◆ **DATA PROVIDED**:
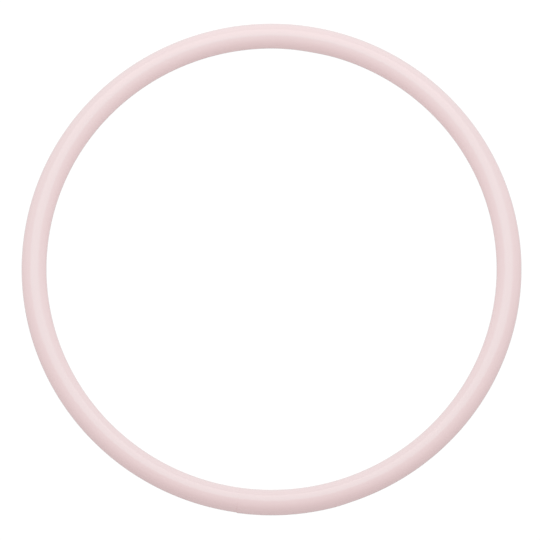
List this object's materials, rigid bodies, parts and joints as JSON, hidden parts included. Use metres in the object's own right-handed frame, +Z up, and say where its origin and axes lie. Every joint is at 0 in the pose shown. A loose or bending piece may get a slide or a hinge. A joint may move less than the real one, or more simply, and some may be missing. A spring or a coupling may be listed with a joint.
{
  "type": "rhythmic hoop",
  "caption": "Plain round hoop of plastic tube, its ends butted over an inner plug and stapled, for rolling, spinning, tossing and floor exercises.",
  "frame": {"origin": "on the floor at the hoop's centre, with the hoop lying flat", "axes": "+Z up along the hoop's axis, +X to the right seen from above; the tube's butt joint is 8 degrees clockwise of -Y seen from above"},
  "size_m": [0.5, 0.5, 0.025],
  "materials": {
    "tube_plastic": "satin, pale pink all through",
    "plug_plastic": "moulded, natural off-white",
    "staple_steel": "galvanised wire"
  },
  "bodies": {
    "root": {"hoop_tube": "tube_plastic", "joint_plug": "plug_plastic", "staple_left_near": "staple_steel", "staple_left_far": "staple_steel", "staple_right_near": "staple_steel", "staple_right_far": "staple_steel"}
  },
  "joints": []
}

◆ **WORK TO COMPLETE**:
Would you copy out each line exactly as written?

◆ **FULL ANSWER**:
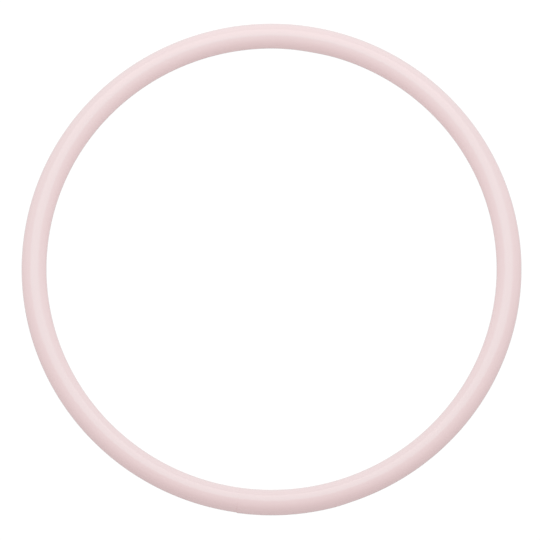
List this object's materials, rigid bodies, parts and joints as JSON, hidden parts included. Use metres in the object's own right-handed frame, +Z up, and say where its origin and axes lie. Every joint is at 0 in the pose shown. A loose or bending piece may get a slide or a hinge. A joint may move less than the real one, or more simply, and some may be missing. A spring or a coupling may be listed with a joint.
{
  "type": "rhythmic hoop",
  "caption": "Plain round hoop of plastic tube, its ends butted over an inner plug and stapled, for rolling, spinning, tossing and floor exercises.",
  "frame": {"origin": "on the floor at the hoop's centre, with the hoop lying flat", "axes": "+Z up along the hoop's axis, +X to the right seen from above; the tube's butt joint is 8 degrees clockwise of -Y seen from above"},
  "size_m": [0.5, 0.5, 0.025],
  "materials": {
    "tube_plastic": "satin, pale pink all through",
    "plug_plastic": "moulded, natural off-white",
    "staple_steel": "galvanised wire"
  },
  "bodies": {
    "root": {"hoop_tube": "tube_plastic", "joint_plug": "plug_plastic", "staple_left_near": "staple_steel", "staple_left_far": "staple_steel", "staple_right_near": "staple_steel", "staple_right_far": "staple_steel"}
  },
  "joints": []
}